:: EXERCISE MATERIALS ::
------------------------

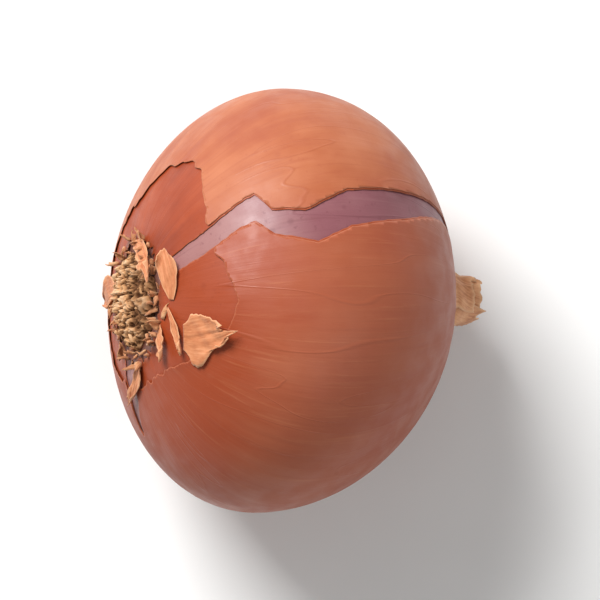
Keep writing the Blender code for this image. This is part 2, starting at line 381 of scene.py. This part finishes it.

------------------------

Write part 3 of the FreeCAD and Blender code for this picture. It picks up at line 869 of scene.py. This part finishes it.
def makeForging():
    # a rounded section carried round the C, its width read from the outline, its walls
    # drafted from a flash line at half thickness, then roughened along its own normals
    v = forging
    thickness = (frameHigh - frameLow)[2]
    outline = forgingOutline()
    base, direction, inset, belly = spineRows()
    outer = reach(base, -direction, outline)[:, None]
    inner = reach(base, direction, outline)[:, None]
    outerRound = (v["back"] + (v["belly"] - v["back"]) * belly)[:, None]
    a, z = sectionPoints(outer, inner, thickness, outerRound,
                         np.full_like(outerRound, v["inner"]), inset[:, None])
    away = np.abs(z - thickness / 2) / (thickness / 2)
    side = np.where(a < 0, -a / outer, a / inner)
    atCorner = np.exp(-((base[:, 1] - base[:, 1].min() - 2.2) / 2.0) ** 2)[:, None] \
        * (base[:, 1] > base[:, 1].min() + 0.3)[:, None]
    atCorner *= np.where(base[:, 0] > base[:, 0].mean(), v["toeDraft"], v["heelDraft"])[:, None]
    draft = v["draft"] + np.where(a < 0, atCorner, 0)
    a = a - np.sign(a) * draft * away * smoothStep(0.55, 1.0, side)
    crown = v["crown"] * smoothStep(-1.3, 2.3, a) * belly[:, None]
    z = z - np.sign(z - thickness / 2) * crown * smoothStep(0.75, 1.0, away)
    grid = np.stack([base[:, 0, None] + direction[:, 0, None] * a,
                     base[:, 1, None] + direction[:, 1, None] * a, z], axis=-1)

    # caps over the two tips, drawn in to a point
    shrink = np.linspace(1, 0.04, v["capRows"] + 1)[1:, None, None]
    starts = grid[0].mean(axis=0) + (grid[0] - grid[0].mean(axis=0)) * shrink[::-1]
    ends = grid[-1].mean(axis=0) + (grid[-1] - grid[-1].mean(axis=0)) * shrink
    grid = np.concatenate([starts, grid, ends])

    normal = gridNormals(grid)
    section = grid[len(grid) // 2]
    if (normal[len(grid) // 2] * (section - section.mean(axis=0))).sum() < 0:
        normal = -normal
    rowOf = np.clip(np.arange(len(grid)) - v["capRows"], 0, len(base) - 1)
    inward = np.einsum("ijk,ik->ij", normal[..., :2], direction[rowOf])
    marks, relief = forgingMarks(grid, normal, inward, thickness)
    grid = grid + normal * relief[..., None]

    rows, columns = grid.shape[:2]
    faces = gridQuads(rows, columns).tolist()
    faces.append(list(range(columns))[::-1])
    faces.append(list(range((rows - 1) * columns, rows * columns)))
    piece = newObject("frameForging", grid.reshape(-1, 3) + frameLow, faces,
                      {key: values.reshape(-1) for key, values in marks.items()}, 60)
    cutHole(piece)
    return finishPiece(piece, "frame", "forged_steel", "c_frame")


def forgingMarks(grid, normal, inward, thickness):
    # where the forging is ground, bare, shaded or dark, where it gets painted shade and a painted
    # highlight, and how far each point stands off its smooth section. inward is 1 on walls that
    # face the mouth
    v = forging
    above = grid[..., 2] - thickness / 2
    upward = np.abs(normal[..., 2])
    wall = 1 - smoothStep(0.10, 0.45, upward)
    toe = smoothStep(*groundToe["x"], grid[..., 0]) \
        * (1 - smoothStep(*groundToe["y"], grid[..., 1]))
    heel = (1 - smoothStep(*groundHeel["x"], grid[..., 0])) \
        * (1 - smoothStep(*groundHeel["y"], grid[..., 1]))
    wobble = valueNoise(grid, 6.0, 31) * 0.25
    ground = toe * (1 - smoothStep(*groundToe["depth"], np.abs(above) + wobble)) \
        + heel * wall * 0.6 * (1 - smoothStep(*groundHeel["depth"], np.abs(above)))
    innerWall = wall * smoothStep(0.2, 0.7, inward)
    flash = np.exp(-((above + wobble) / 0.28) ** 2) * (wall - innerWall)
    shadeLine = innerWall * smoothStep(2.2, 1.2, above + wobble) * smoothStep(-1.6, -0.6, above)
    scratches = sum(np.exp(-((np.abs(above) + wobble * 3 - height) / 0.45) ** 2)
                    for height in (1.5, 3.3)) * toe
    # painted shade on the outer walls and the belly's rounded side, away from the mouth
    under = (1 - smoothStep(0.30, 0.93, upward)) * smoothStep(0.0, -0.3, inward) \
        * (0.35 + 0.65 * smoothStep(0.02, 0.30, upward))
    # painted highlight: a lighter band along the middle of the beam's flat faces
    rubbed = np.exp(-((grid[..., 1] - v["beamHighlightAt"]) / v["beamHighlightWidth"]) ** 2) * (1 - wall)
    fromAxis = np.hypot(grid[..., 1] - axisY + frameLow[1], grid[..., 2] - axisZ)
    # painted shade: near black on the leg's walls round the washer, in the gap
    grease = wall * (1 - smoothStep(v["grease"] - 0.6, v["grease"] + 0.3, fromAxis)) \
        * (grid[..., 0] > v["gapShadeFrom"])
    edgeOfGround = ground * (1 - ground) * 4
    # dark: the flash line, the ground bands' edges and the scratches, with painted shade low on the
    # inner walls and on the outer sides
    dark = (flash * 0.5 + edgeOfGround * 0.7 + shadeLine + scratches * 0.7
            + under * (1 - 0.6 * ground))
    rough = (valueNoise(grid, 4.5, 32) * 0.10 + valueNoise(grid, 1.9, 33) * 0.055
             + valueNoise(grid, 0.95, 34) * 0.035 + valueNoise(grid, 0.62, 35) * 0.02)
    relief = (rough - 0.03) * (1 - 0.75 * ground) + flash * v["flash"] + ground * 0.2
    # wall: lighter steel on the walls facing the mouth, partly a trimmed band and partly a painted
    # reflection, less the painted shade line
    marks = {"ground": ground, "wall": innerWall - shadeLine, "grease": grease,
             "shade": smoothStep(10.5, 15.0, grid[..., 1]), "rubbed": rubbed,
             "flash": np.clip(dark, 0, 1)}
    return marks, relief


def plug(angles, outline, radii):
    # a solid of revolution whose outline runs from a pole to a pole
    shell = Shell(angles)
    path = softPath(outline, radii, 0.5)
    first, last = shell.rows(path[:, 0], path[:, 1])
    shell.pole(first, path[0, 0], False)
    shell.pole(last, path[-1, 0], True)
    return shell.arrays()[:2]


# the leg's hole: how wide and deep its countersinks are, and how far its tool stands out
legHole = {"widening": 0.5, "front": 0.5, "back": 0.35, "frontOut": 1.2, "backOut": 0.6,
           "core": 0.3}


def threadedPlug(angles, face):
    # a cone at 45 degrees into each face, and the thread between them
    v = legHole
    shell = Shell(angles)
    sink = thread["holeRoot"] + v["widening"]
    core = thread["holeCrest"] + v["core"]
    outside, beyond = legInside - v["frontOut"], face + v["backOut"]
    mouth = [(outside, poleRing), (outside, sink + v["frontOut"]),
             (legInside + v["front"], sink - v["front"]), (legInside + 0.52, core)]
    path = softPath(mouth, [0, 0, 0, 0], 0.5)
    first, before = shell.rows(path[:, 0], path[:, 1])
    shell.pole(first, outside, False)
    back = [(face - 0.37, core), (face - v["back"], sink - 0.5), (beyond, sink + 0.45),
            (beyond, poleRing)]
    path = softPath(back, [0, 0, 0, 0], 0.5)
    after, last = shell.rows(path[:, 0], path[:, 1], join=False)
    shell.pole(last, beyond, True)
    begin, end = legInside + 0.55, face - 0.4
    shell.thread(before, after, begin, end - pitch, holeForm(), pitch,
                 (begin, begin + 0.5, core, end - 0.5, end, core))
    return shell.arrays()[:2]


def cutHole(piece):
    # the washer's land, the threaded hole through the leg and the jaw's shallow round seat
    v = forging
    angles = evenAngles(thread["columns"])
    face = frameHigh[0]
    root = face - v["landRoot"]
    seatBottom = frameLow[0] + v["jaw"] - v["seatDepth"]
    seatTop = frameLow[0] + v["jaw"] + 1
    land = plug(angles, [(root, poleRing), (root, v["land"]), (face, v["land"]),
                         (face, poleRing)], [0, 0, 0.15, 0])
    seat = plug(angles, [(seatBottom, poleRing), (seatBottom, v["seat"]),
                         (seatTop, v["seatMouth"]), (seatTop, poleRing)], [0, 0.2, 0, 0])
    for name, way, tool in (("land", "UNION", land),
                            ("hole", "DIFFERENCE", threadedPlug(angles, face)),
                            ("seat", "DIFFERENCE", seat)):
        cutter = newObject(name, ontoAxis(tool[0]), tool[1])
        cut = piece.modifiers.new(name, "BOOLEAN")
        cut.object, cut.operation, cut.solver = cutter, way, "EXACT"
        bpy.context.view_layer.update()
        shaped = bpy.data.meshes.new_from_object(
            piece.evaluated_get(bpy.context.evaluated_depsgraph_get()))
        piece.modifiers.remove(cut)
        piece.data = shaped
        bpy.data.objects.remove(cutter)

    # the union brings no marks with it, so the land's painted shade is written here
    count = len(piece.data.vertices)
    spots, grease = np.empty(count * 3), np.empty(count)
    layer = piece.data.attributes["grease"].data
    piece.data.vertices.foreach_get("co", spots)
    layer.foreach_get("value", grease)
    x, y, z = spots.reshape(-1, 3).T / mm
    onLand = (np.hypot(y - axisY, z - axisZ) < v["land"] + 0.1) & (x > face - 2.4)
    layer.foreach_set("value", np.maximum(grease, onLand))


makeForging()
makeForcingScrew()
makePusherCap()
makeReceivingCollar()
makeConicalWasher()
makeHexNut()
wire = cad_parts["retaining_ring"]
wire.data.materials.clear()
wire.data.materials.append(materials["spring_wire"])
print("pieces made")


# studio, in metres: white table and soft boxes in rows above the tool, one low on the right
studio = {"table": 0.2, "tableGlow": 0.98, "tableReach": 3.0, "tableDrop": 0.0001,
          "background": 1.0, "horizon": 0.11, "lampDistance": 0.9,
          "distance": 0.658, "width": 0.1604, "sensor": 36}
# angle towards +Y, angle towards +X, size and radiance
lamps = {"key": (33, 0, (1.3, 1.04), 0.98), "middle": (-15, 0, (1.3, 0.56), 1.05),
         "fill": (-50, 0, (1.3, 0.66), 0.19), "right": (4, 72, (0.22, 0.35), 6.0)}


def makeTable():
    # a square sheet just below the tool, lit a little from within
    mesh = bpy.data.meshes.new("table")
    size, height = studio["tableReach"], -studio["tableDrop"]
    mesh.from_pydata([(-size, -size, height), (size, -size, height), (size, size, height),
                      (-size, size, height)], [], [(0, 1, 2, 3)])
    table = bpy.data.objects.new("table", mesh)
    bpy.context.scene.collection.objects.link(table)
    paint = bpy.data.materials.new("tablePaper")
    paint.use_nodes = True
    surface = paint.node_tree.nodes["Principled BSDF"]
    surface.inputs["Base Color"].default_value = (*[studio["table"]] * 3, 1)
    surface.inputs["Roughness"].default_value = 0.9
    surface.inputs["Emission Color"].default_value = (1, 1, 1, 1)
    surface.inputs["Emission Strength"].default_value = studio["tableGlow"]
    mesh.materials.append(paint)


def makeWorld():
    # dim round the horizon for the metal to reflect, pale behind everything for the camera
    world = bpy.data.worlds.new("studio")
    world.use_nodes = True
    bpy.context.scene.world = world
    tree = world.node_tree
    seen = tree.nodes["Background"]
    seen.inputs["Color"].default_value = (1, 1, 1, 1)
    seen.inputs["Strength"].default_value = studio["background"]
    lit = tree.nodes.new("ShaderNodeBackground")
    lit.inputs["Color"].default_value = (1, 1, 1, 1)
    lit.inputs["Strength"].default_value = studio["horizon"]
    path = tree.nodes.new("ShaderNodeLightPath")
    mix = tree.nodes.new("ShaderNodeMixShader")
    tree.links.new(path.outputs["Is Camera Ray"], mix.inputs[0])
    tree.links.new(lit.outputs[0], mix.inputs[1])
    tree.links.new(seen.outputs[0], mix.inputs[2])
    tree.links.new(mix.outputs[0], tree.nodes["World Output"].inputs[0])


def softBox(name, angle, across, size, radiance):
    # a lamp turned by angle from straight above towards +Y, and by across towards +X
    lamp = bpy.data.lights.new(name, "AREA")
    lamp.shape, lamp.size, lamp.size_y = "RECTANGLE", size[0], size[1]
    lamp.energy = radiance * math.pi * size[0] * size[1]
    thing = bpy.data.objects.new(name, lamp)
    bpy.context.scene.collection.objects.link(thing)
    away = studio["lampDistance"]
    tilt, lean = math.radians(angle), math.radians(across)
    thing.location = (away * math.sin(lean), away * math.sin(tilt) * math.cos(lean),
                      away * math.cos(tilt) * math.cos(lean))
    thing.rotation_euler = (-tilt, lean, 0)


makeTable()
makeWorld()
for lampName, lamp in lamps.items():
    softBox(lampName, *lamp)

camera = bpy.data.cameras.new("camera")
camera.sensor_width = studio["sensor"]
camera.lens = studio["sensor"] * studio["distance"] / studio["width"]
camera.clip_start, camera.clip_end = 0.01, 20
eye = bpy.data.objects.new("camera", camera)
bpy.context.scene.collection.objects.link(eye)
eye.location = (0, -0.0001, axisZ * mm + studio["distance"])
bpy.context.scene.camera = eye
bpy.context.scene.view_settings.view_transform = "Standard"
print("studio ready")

------------------------

:: TASK STATEMENT ::
Reproduce only the lines from the one containing "Write part 3" through the one containing "base[:, 1, None]", inclusive of both.

:: SOLUTION TO THE PROBLEM ::
Write part 3 of the FreeCAD and Blender code for this picture. It picks up at line 869 of scene.py. This part finishes it.
def makeForging():
    # a rounded section carried round the C, its width read from the outline, its walls
    # drafted from a flash line at half thickness, then roughened along its own normals
    v = forging
    thickness = (frameHigh - frameLow)[2]
    outline = forgingOutline()
    base, direction, inset, belly = spineRows()
    outer = reach(base, -direction, outline)[:, None]
    inner = reach(base, direction, outline)[:, None]
    outerRound = (v["back"] + (v["belly"] - v["back"]) * belly)[:, None]
    a, z = sectionPoints(outer, inner, thickness, outerRound,
                         np.full_like(outerRound, v["inner"]), inset[:, None])
    away = np.abs(z - thickness / 2) / (thickness / 2)
    side = np.where(a < 0, -a / outer, a / inner)
    atCorner = np.exp(-((base[:, 1] - base[:, 1].min() - 2.2) / 2.0) ** 2)[:, None] \
        * (base[:, 1] > base[:, 1].min() + 0.3)[:, None]
    atCorner *= np.where(base[:, 0] > base[:, 0].mean(), v["toeDraft"], v["heelDraft"])[:, None]
    draft = v["draft"] + np.where(a < 0, atCorner, 0)
    a = a - np.sign(a) * draft * away * smoothStep(0.55, 1.0, side)
    crown = v["crown"] * smoothStep(-1.3, 2.3, a) * belly[:, None]
    z = z - np.sign(z - thickness / 2) * crown * smoothStep(0.75, 1.0, away)
    grid = np.stack([base[:, 0, None] + direction[:, 0, None] * a,
                     base[:, 1, None] + direction[:, 1, None] * a, z], axis=-1)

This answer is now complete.